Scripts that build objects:

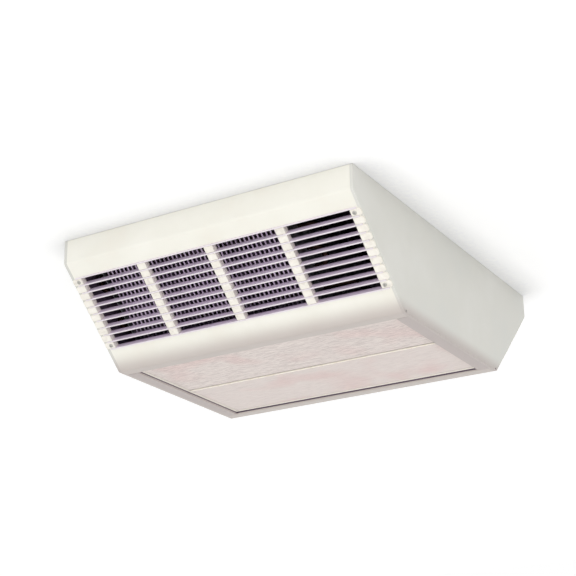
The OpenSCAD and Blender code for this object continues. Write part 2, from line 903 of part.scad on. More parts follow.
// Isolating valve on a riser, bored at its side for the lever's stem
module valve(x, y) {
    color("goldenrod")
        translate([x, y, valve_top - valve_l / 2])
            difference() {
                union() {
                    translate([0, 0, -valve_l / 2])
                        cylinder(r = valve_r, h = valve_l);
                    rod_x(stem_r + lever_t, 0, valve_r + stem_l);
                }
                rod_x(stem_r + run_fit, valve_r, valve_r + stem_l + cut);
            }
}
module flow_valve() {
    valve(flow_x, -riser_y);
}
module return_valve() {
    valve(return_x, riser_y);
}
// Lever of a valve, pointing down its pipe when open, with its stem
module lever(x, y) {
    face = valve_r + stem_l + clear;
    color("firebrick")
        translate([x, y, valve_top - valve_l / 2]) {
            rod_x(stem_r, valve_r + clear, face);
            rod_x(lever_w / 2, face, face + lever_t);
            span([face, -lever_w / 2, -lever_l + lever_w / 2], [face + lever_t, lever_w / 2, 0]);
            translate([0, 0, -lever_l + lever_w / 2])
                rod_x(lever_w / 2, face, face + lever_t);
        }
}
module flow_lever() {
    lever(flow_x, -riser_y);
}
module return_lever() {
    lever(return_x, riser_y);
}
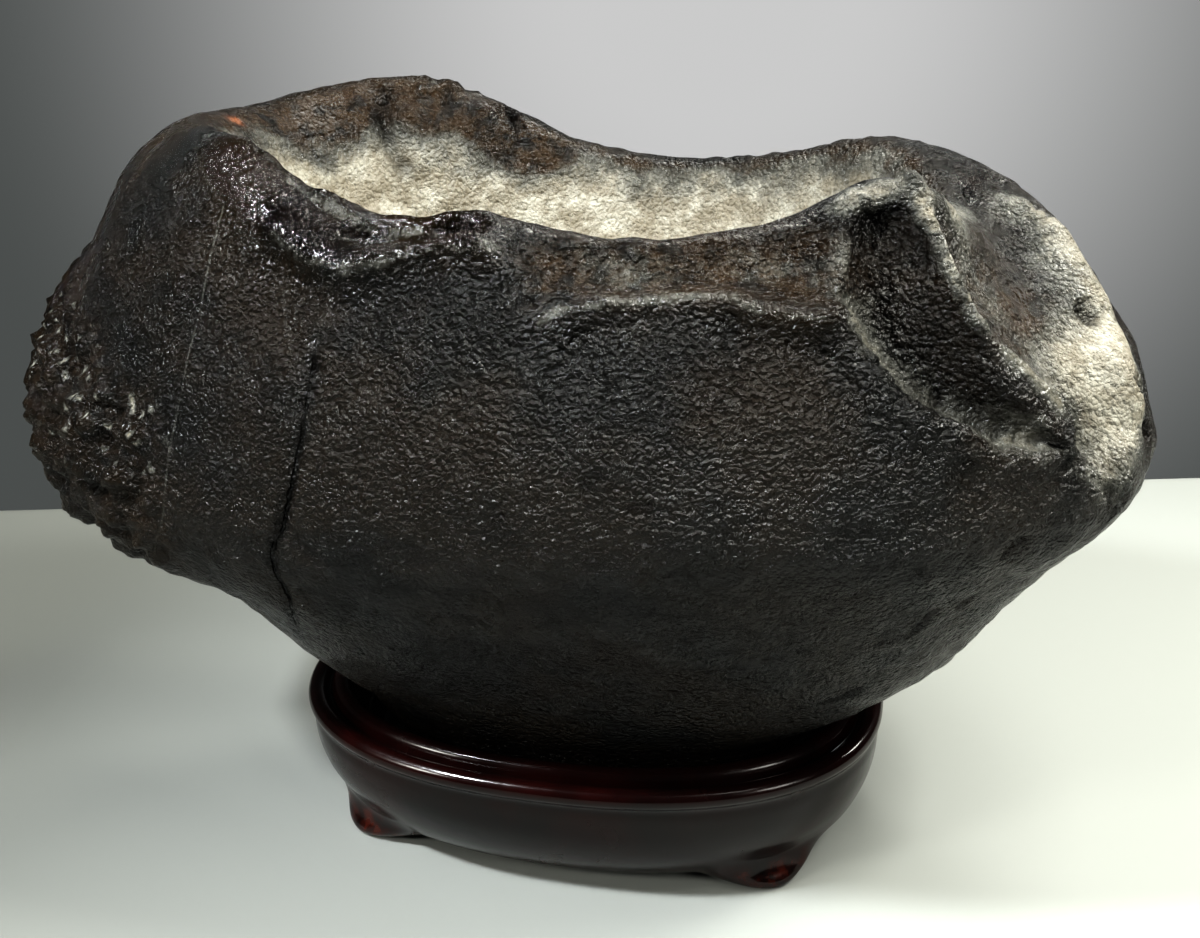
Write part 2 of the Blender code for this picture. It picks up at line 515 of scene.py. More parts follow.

* What is being asked *
Write the entire listing out again, word for word.

* Written response *
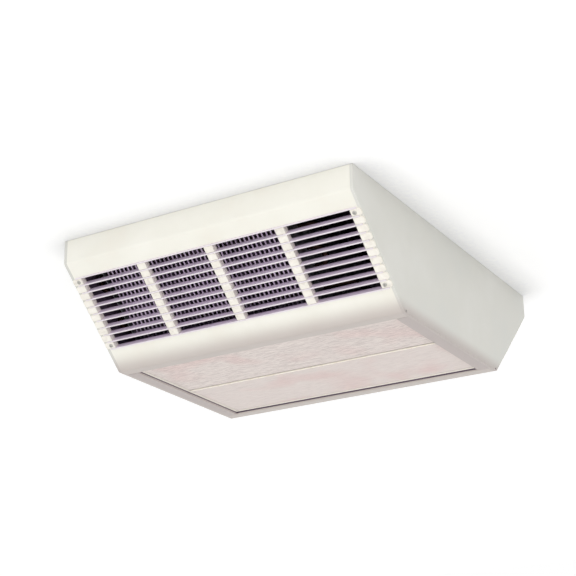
The OpenSCAD and Blender code for this object continues. Write part 2, from line 903 of part.scad on. More parts follow.
// Isolating valve on a riser, bored at its side for the lever's stem
module valve(x, y) {
    color("goldenrod")
        translate([x, y, valve_top - valve_l / 2])
            difference() {
                union() {
                    translate([0, 0, -valve_l / 2])
                        cylinder(r = valve_r, h = valve_l);
                    rod_x(stem_r + lever_t, 0, valve_r + stem_l);
                }
                rod_x(stem_r + run_fit, valve_r, valve_r + stem_l + cut);
            }
}
module flow_valve() {
    valve(flow_x, -riser_y);
}
module return_valve() {
    valve(return_x, riser_y);
}
// Lever of a valve, pointing down its pipe when open, with its stem
module lever(x, y) {
    face = valve_r + stem_l + clear;
    color("firebrick")
        translate([x, y, valve_top - valve_l / 2]) {
            rod_x(stem_r, valve_r + clear, face);
            rod_x(lever_w / 2, face, face + lever_t);
            span([face, -lever_w / 2, -lever_l + lever_w / 2], [face + lever_t, lever_w / 2, 0]);
            translate([0, 0, -lever_l + lever_w / 2])
                rod_x(lever_w / 2, face, face + lever_t);
        }
}
module flow_lever() {
    lever(flow_x, -riser_y);
}
module return_lever() {
    lever(return_x, riser_y);
}
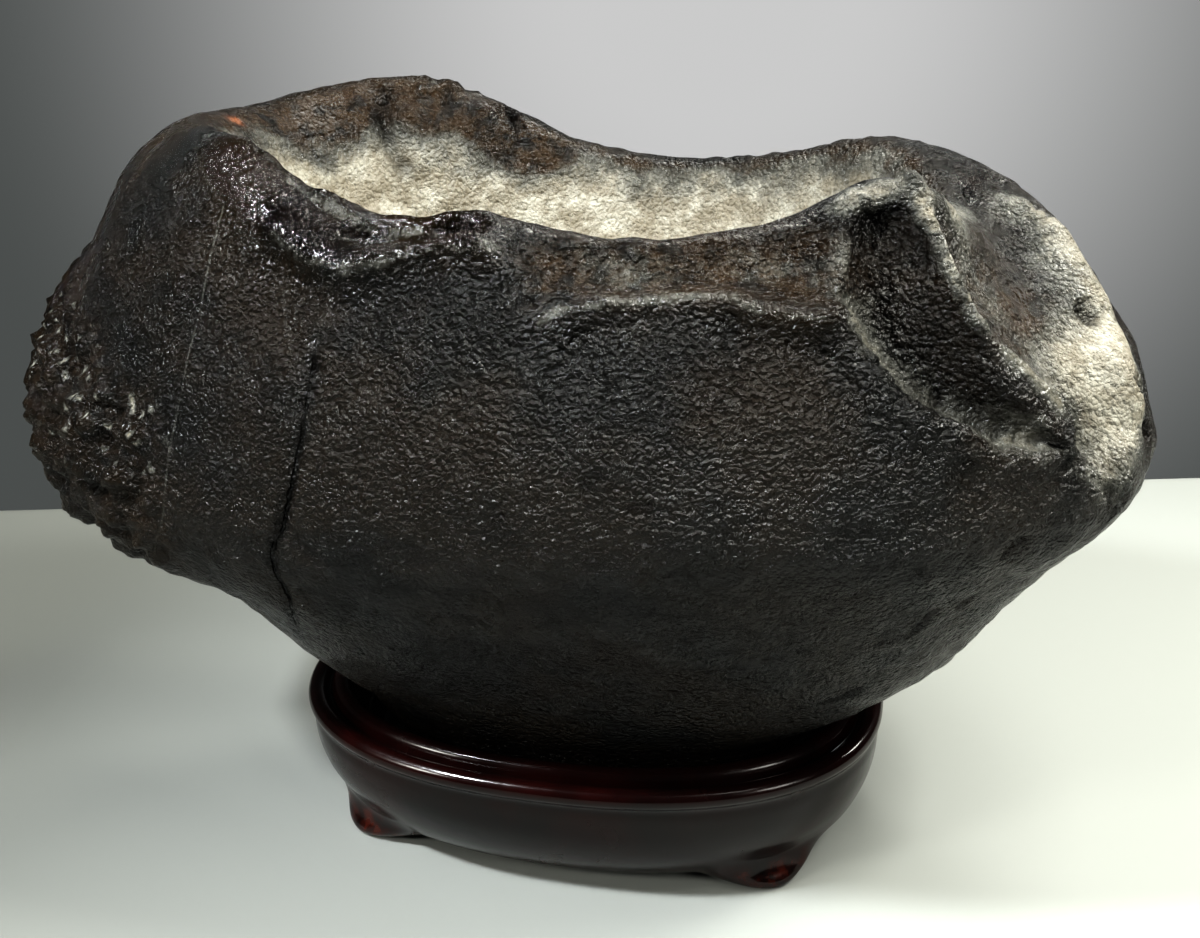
Write part 2 of the Blender code for this picture. It picks up at line 515 of scene.py. More parts follow.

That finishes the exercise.